> [EXERCISE OBJECTIVE]:
Print the first line of the material below and each line after it, exactly as written, ending with the line that contains "wasm.setup();".

> [DATA TO USE]:
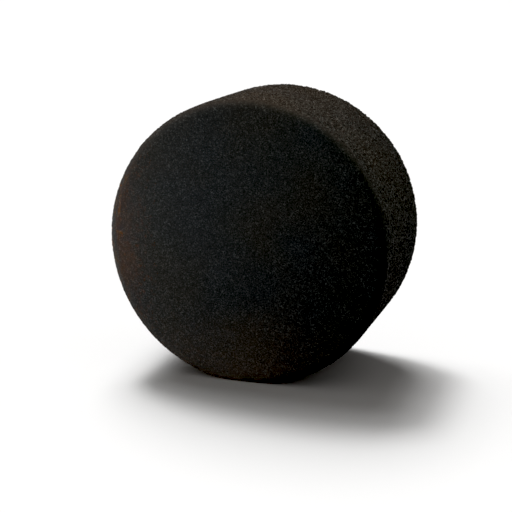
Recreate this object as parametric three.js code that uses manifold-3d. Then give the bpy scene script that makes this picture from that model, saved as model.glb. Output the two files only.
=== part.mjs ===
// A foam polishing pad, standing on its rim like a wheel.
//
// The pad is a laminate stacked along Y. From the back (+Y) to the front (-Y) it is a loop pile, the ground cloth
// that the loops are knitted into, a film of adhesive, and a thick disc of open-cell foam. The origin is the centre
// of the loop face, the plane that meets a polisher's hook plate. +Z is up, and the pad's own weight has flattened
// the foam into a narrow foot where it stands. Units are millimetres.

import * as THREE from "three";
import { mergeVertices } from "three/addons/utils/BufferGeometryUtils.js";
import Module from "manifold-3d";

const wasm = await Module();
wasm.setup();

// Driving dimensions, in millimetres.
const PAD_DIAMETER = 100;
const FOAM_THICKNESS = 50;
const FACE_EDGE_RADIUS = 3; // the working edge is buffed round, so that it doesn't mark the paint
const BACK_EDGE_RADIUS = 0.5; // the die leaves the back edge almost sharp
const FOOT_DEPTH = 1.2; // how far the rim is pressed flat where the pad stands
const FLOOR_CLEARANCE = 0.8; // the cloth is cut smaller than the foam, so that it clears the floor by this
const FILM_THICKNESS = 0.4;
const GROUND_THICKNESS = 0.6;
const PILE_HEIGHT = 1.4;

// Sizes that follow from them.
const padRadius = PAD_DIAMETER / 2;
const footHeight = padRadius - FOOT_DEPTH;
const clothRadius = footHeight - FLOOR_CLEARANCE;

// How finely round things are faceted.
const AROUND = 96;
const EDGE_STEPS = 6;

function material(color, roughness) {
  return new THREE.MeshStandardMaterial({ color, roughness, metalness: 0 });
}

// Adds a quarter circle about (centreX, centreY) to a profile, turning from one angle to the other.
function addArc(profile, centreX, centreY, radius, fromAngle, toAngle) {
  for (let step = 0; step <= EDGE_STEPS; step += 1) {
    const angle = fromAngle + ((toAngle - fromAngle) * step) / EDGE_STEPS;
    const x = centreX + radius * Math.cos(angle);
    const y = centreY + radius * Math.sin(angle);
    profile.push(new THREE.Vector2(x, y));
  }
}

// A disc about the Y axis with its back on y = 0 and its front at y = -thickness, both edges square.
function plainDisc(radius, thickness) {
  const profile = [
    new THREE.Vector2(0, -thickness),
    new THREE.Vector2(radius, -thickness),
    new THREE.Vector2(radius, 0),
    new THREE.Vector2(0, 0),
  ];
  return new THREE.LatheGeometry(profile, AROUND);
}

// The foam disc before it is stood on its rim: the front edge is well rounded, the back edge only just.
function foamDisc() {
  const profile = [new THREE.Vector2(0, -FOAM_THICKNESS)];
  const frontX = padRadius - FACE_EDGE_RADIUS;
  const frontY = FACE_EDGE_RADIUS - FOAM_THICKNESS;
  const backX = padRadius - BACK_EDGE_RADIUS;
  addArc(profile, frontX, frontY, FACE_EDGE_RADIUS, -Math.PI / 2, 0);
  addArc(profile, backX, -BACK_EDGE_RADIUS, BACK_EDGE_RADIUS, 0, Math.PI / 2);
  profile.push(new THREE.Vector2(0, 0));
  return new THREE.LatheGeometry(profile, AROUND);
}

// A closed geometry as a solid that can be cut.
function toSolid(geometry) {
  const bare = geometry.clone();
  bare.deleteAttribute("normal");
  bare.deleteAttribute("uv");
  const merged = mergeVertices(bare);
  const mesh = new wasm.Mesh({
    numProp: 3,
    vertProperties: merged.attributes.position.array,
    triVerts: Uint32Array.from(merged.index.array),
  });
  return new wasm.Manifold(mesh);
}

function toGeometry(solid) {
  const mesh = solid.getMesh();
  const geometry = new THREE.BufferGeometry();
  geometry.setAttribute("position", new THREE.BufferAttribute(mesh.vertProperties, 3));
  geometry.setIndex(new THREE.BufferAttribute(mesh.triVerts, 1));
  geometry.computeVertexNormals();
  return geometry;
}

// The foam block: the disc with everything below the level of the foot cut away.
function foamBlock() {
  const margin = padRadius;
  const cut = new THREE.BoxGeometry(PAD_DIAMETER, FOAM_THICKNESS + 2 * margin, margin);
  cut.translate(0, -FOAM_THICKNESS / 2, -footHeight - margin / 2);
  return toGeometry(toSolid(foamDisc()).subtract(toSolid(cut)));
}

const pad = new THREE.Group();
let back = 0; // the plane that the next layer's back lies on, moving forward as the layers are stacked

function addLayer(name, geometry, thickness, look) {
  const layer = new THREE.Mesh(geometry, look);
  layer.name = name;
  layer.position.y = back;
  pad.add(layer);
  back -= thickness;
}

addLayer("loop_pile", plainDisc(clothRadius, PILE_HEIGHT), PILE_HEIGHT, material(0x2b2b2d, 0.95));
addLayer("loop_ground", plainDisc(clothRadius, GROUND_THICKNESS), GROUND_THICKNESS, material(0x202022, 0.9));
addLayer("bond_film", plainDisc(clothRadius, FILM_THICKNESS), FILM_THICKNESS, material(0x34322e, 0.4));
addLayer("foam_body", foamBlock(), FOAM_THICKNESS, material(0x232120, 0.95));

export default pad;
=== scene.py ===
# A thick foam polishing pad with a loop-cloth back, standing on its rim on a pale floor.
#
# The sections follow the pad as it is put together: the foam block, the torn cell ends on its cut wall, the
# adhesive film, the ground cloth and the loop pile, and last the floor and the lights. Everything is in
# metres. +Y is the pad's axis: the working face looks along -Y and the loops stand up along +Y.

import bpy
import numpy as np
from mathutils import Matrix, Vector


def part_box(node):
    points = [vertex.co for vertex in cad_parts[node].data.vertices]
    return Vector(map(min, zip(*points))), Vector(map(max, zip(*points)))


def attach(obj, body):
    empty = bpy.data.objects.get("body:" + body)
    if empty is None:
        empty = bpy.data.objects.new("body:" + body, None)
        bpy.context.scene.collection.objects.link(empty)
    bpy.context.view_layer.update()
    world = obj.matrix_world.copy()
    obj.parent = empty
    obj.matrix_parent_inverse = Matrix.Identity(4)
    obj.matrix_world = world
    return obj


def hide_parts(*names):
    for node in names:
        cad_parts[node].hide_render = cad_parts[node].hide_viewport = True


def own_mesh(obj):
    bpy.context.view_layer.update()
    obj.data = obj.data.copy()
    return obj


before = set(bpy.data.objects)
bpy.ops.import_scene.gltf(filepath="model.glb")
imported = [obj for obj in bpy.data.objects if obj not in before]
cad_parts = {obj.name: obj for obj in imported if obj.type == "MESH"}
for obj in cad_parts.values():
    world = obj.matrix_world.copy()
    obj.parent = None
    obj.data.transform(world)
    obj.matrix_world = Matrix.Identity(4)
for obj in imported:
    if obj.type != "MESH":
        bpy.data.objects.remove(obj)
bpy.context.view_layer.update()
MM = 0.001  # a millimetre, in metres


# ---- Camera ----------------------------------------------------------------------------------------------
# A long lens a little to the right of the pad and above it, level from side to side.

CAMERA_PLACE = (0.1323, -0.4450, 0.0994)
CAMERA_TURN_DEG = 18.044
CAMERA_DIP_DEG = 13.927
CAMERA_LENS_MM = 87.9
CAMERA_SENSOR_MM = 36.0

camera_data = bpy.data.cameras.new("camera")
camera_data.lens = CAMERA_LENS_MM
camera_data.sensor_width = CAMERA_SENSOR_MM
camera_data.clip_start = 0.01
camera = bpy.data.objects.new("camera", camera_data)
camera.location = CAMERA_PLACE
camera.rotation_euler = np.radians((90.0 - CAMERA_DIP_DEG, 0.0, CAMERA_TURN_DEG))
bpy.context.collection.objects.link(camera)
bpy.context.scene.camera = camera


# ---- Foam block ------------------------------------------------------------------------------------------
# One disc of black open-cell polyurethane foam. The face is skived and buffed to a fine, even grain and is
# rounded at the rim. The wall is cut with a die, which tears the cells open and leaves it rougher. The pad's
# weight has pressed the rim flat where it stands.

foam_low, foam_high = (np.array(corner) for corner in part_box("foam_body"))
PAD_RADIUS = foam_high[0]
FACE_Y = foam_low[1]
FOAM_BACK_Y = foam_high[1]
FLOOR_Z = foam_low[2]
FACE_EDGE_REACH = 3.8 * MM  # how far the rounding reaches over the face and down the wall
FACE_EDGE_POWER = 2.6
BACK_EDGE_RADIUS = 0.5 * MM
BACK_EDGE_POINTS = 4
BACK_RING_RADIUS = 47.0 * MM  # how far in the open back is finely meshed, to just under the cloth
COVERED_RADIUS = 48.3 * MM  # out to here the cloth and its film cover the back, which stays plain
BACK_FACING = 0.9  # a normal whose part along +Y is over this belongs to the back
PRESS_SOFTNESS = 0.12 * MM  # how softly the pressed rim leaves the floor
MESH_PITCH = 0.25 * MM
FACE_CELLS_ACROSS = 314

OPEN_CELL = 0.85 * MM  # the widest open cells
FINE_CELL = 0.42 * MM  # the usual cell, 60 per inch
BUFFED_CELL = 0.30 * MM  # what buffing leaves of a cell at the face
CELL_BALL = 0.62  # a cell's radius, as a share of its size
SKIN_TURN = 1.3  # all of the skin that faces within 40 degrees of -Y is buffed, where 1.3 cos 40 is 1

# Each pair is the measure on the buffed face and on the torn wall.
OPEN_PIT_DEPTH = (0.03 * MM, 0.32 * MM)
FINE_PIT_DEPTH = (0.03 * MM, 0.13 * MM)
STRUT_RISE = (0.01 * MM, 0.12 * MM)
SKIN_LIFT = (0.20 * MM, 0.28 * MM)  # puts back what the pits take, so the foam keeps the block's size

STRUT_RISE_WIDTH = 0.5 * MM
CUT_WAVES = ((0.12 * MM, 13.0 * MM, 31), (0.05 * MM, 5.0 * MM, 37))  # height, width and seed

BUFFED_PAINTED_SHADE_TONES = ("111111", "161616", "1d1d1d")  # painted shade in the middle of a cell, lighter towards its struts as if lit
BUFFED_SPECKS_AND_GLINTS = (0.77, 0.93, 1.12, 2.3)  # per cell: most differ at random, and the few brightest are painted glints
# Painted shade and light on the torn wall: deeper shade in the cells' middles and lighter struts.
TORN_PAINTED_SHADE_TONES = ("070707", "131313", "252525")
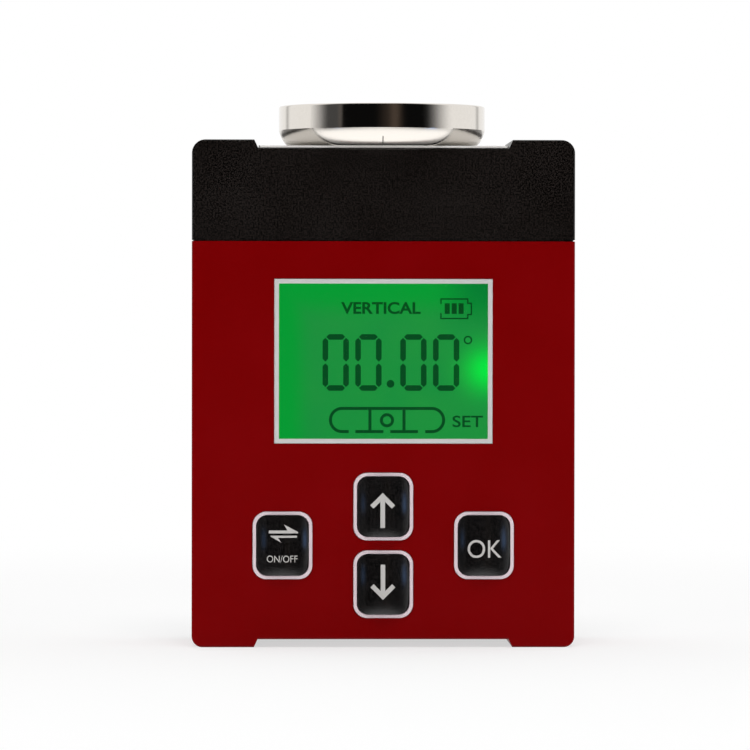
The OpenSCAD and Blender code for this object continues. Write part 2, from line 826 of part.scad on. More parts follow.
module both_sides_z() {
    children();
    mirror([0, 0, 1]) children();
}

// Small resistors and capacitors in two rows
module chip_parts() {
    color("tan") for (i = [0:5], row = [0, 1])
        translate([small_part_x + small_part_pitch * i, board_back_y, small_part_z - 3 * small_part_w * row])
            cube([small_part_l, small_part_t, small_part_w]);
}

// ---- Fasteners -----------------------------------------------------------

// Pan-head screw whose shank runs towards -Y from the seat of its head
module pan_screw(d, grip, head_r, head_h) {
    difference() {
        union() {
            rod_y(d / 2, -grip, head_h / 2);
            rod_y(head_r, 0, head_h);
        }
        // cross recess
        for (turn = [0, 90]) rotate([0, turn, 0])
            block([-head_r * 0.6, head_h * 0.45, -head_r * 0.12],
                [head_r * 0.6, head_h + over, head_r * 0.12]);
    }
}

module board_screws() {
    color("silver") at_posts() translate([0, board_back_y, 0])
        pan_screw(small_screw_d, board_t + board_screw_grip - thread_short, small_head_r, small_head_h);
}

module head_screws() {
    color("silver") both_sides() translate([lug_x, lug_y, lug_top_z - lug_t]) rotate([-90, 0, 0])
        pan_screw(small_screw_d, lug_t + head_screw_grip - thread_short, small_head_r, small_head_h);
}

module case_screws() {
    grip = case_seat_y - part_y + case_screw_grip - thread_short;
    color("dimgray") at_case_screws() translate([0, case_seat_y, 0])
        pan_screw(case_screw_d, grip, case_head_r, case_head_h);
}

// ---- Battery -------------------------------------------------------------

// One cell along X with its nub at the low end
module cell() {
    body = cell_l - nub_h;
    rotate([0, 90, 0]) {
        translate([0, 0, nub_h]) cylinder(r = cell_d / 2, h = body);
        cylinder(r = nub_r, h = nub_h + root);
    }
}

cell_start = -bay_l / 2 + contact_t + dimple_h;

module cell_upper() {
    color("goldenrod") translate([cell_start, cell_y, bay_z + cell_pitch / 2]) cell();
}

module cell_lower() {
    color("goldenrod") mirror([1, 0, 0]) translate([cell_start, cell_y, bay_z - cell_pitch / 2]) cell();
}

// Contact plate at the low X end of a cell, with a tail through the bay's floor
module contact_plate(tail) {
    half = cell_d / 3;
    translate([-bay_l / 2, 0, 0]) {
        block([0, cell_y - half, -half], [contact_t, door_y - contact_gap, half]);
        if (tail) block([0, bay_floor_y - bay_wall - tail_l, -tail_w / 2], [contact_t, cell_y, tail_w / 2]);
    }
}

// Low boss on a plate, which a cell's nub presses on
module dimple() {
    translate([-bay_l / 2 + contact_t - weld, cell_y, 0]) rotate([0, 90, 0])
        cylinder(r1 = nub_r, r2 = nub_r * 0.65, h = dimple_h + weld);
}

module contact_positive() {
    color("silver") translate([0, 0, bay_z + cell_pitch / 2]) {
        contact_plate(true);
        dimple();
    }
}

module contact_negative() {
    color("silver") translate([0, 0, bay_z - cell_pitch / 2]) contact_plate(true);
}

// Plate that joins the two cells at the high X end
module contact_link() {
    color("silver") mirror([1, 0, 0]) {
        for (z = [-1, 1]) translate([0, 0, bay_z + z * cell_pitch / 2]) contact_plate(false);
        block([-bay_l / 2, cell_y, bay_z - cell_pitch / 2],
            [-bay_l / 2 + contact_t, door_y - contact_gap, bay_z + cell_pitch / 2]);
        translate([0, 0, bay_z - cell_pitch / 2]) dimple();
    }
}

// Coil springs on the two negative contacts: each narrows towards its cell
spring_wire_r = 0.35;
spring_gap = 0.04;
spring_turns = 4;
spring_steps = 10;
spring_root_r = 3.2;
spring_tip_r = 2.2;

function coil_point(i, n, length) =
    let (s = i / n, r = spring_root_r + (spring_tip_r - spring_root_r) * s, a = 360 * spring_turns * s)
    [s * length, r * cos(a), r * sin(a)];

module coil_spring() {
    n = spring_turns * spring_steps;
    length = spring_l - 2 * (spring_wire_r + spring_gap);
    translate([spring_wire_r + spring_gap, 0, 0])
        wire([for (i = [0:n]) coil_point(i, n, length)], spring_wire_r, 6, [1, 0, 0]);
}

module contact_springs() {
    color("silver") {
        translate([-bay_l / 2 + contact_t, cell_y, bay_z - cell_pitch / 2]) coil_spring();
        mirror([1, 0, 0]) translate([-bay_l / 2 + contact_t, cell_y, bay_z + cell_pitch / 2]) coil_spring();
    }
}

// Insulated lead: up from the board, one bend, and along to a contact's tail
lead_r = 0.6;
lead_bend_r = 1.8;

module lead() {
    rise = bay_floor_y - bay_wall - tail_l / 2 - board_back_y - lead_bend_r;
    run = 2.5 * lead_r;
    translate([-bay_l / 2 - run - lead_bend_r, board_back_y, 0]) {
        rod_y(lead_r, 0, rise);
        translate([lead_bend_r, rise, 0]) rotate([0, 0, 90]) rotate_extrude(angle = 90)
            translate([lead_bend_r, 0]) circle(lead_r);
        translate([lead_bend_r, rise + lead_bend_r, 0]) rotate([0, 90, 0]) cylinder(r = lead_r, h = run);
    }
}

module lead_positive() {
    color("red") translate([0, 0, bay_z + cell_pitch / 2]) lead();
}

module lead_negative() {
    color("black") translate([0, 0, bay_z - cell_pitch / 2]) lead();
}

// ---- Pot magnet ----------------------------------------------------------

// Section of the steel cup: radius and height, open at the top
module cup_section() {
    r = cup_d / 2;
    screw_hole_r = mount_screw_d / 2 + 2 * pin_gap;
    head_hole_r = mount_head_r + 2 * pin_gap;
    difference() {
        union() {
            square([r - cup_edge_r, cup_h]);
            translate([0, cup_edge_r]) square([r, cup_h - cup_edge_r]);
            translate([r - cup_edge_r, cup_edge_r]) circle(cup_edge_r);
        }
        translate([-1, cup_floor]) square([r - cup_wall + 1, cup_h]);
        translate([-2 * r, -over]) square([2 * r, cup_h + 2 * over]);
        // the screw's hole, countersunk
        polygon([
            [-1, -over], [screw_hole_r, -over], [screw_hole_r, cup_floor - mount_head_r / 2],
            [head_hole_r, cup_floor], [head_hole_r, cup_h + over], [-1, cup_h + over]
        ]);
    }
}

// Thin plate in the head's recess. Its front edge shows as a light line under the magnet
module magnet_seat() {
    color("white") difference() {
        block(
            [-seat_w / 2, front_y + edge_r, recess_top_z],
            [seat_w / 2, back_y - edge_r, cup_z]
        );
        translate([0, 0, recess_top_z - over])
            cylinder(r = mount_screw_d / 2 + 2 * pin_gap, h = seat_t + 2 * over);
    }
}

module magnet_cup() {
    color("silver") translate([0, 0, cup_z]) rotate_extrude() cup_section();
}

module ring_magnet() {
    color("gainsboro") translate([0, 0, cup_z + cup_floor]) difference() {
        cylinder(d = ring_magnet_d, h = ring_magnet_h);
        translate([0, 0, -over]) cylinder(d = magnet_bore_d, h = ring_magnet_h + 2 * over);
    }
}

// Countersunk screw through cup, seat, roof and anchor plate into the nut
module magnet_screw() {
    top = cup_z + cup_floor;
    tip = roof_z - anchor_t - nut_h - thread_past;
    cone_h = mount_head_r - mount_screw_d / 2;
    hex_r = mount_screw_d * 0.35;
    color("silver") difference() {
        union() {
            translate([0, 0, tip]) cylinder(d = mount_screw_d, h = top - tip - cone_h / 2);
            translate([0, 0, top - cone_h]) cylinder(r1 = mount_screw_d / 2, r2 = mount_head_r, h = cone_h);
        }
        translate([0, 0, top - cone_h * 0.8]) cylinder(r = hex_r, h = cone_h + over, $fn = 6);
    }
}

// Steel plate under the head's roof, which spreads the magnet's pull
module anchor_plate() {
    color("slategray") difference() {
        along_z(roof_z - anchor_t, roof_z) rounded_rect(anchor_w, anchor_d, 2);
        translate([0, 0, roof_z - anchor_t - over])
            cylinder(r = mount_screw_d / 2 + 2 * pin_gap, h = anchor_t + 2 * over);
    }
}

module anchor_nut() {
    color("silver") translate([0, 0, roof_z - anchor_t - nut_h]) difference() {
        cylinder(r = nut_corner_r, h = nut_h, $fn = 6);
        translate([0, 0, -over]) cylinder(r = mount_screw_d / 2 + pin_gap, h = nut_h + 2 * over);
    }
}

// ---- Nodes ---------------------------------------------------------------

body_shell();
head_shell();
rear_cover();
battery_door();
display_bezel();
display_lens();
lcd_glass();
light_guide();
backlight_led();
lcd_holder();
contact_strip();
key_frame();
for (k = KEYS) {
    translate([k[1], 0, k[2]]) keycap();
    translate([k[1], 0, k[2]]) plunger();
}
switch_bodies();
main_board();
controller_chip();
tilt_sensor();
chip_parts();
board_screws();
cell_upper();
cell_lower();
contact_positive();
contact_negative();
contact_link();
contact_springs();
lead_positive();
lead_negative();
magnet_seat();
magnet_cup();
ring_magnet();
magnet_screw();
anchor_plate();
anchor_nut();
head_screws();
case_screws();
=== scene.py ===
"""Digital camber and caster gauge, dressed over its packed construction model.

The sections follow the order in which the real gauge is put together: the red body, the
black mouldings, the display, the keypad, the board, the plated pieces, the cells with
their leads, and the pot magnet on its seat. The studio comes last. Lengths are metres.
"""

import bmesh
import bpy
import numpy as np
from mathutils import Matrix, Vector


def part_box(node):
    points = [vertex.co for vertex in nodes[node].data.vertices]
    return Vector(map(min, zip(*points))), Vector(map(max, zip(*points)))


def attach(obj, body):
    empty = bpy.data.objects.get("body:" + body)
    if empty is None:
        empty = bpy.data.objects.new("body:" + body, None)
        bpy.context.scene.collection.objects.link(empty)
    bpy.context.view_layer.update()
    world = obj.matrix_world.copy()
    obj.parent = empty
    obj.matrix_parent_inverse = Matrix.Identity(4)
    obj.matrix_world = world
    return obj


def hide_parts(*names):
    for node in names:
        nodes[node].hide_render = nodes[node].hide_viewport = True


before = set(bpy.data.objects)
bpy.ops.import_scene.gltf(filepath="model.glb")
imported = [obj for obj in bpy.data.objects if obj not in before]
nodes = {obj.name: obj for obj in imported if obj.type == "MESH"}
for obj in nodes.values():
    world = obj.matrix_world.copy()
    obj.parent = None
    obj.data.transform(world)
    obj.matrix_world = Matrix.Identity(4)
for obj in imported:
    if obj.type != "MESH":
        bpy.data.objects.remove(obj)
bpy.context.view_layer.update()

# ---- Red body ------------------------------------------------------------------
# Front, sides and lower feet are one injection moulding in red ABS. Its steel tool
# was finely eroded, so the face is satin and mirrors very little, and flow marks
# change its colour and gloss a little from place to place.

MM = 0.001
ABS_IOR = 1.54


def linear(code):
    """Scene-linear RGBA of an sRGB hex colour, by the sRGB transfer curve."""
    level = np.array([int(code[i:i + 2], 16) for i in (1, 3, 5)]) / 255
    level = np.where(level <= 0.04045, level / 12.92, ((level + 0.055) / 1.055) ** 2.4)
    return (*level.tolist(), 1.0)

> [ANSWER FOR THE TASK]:
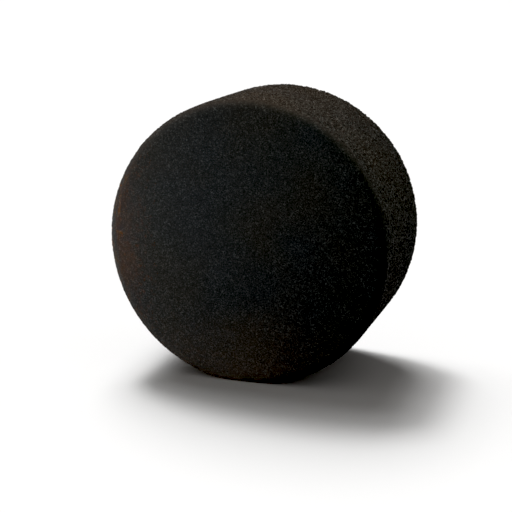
Recreate this object as parametric three.js code that uses manifold-3d. Then give the bpy scene script that makes this picture from that model, saved as model.glb. Output the two files only.
=== part.mjs ===
// A foam polishing pad, standing on its rim like a wheel.
//
// The pad is a laminate stacked along Y. From the back (+Y) to the front (-Y) it is a loop pile, the ground cloth
// that the loops are knitted into, a film of adhesive, and a thick disc of open-cell foam. The origin is the centre
// of the loop face, the plane that meets a polisher's hook plate. +Z is up, and the pad's own weight has flattened
// the foam into a narrow foot where it stands. Units are millimetres.

import * as THREE from "three";
import { mergeVertices } from "three/addons/utils/BufferGeometryUtils.js";
import Module from "manifold-3d";

const wasm = await Module();
wasm.setup();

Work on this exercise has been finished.